Task directions – Find the word "bends" in the material below and gather every line that contains it.

──────

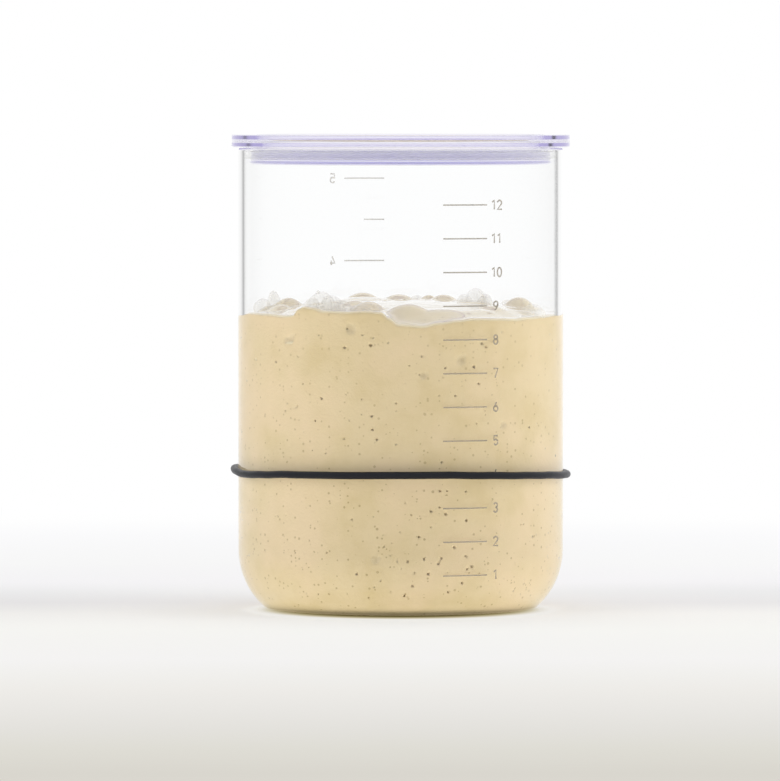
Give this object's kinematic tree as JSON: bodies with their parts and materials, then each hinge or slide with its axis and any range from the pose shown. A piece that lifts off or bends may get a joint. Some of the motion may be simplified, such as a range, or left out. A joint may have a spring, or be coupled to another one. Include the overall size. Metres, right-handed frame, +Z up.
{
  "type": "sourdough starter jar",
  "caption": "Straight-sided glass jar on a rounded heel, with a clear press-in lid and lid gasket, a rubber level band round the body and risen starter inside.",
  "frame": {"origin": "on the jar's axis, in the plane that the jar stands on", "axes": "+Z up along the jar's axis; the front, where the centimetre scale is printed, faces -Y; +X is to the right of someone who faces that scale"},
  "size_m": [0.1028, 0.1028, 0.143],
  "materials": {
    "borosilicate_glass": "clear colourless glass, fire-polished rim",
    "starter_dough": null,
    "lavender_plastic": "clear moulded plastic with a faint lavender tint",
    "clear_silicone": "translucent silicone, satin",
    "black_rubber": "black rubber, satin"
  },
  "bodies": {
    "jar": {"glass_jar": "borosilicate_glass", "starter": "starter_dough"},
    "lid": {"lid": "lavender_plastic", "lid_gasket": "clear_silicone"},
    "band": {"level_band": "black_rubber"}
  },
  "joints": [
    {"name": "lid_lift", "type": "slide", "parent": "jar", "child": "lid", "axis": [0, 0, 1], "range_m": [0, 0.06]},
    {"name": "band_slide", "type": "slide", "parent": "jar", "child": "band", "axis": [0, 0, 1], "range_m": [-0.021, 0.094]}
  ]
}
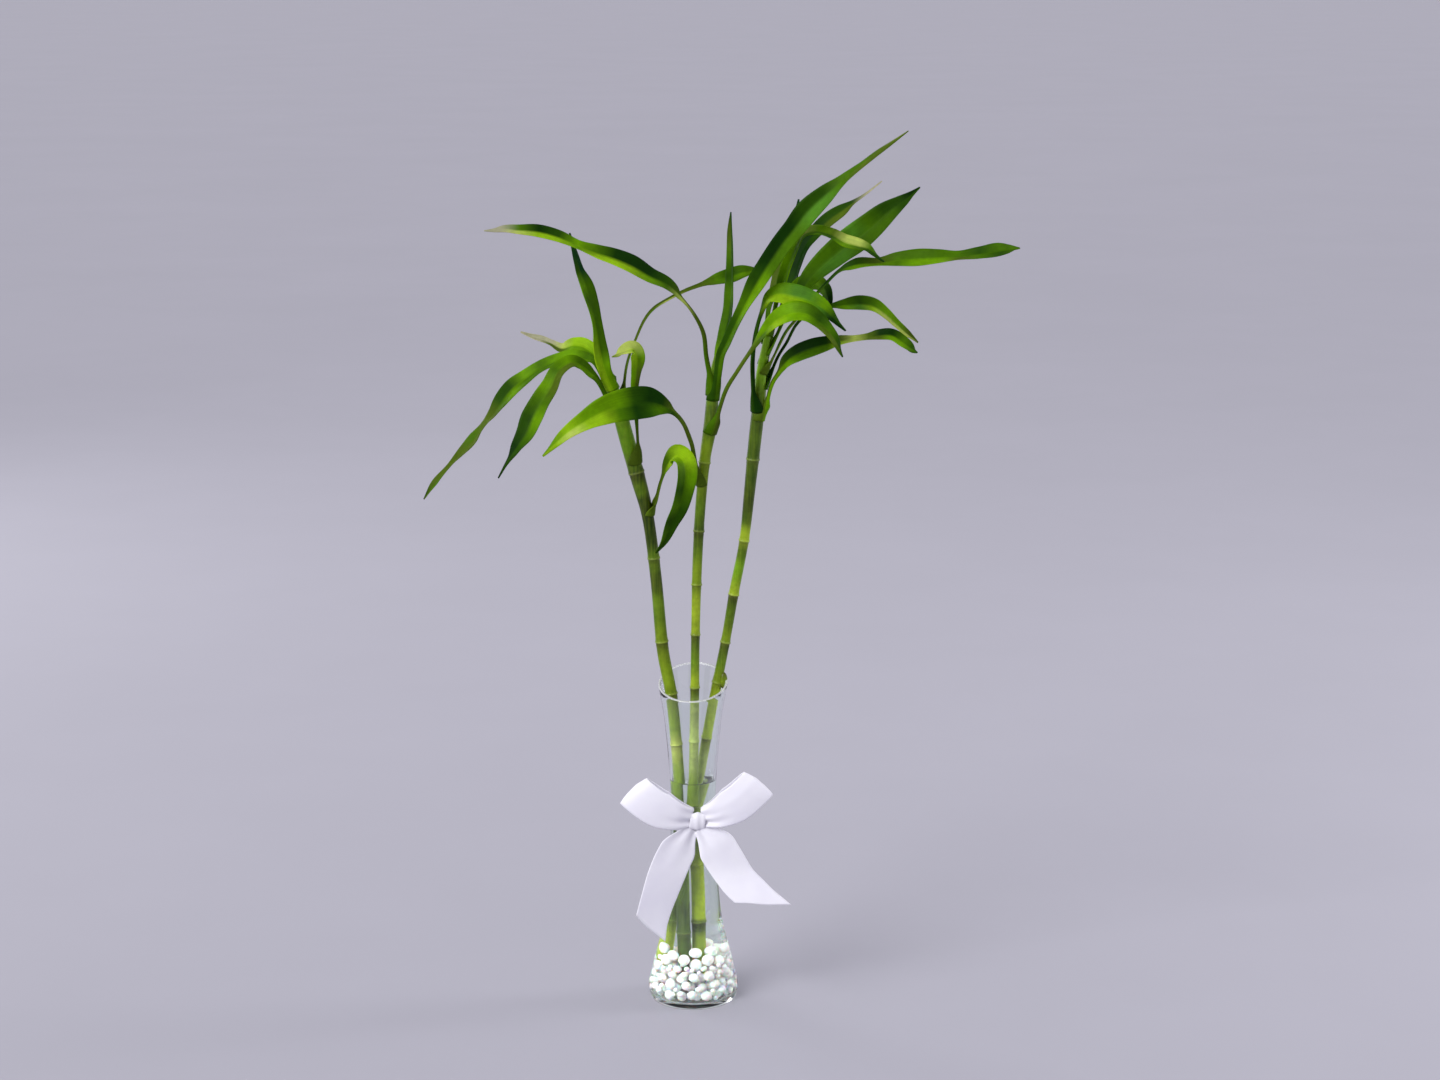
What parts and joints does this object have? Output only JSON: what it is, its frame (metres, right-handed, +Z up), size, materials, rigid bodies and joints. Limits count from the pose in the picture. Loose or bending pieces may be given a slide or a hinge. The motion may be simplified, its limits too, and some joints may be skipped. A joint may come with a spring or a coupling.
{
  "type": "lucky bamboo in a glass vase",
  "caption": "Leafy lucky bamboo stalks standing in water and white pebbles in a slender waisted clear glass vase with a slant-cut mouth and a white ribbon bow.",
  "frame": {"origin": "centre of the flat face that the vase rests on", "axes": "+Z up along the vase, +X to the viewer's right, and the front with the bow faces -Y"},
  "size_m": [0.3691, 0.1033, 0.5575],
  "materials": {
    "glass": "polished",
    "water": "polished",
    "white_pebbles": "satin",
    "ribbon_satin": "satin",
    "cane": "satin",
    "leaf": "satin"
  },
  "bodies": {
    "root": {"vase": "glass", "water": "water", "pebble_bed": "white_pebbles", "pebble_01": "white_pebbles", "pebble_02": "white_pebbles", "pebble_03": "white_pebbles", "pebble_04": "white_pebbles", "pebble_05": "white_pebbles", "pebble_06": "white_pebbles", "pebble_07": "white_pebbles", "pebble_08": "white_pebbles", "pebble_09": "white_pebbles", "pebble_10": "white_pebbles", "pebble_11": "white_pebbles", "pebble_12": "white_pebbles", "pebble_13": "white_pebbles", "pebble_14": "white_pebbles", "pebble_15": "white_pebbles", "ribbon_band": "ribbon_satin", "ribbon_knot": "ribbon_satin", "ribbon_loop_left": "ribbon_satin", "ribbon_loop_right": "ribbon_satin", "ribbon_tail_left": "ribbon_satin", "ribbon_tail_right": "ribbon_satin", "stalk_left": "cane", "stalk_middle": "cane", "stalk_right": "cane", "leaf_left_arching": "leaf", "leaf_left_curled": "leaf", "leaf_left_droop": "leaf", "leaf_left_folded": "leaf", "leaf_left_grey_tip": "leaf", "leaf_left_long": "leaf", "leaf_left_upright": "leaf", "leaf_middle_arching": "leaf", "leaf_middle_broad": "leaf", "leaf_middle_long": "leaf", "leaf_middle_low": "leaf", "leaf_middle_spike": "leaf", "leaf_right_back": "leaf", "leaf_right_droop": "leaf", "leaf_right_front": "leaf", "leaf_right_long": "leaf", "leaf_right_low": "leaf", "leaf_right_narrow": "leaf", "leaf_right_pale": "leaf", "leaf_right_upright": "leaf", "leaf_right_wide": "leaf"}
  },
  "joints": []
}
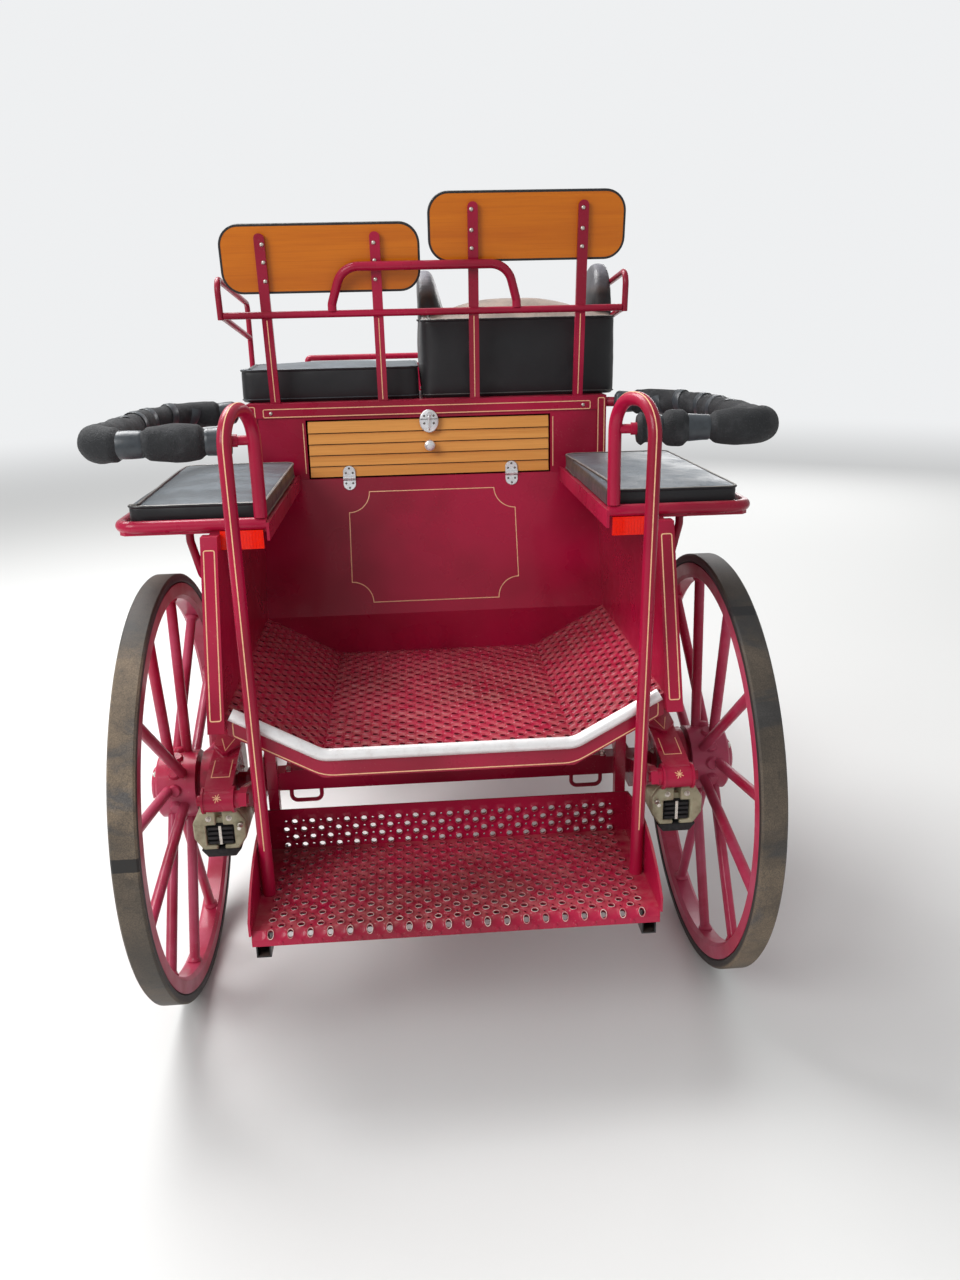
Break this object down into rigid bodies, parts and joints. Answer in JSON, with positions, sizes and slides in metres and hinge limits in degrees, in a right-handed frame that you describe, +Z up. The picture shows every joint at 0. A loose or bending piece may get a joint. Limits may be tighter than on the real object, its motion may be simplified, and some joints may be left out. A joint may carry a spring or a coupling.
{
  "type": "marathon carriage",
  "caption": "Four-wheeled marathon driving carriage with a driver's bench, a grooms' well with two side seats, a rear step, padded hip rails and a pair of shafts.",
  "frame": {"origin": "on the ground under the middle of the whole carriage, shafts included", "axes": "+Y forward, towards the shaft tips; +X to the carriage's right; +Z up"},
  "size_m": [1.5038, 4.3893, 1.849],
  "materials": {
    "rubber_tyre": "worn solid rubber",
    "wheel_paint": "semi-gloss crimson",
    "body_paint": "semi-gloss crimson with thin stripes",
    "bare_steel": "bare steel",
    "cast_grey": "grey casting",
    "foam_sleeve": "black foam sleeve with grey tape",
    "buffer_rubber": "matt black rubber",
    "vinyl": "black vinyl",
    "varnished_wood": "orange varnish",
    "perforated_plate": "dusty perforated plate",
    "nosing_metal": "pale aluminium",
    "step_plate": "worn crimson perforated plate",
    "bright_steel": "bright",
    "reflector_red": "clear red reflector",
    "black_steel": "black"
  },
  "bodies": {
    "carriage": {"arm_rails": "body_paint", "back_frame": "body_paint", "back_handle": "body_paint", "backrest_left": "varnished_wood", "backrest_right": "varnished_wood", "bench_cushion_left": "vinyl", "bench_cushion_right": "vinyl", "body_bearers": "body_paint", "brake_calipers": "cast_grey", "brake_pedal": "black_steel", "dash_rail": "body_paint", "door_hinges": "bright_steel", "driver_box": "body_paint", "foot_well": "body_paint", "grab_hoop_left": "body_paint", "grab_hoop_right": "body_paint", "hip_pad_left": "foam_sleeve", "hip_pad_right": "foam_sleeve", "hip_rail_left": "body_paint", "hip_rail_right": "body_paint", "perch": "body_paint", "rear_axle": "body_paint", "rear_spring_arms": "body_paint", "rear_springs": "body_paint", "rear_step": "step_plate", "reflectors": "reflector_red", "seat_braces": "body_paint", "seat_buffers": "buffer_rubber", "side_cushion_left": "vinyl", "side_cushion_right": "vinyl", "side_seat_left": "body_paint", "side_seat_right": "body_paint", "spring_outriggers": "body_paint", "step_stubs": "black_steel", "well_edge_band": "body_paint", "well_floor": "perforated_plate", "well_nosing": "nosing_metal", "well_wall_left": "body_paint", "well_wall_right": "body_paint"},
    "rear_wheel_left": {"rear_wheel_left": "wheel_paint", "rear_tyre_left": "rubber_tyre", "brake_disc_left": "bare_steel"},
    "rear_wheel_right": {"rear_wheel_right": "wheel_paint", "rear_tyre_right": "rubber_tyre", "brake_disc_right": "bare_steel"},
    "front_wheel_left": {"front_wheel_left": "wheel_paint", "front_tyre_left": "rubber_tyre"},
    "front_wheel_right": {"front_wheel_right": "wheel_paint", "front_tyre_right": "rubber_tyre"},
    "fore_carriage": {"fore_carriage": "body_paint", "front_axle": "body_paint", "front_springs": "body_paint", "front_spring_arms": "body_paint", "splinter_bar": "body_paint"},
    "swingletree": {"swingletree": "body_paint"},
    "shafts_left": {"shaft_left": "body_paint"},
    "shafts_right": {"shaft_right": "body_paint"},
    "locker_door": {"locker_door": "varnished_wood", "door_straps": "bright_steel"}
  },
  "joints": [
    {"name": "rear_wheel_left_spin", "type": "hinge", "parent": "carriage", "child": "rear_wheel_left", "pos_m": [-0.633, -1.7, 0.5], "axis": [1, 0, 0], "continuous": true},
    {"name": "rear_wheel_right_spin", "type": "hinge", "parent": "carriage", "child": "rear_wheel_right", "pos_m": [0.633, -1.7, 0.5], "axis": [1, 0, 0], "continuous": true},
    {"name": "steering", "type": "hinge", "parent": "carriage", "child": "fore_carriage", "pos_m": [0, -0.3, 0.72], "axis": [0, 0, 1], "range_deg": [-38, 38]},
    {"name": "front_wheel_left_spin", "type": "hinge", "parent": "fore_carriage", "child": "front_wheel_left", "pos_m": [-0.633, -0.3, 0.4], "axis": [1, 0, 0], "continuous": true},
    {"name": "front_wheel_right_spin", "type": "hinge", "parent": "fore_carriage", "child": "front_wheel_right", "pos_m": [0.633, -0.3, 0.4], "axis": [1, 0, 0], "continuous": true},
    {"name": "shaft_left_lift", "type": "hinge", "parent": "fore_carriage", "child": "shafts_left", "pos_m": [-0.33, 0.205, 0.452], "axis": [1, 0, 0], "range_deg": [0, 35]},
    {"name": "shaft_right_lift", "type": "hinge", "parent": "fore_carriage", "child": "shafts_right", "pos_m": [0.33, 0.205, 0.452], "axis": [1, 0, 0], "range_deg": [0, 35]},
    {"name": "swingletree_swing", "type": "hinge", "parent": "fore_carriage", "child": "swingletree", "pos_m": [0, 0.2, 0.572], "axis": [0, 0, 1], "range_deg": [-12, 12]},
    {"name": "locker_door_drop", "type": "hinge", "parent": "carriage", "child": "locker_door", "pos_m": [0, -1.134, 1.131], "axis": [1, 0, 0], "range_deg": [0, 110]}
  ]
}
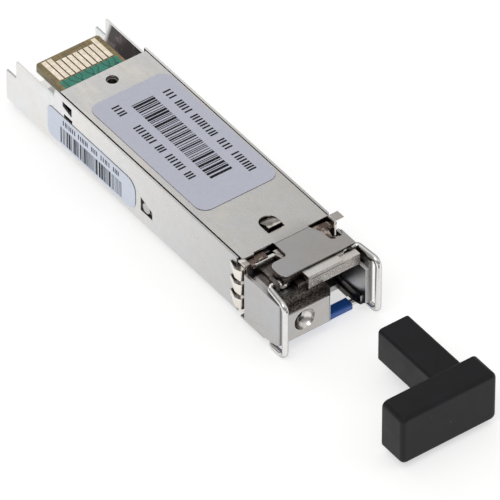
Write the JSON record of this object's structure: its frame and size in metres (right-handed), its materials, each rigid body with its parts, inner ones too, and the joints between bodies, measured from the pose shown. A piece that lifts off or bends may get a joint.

──────

Result –
Give this object's kinematic tree as JSON: bodies with their parts and materials, then each hinge or slide with its axis and any range from the pose shown. A piece that lifts off or bends may get a joint. Some of the motion may be simplified, such as a range, or left out. A joint may have a spring, or be coupled to another one. Include the overall size. Metres, right-handed frame, +Z up.
Write the JSON record of this object's structure: its frame and size in metres (right-handed), its materials, each rigid body with its parts, inner ones too, and the joints between bodies, measured from the pose shown. A piece that lifts off or bends may get a joint.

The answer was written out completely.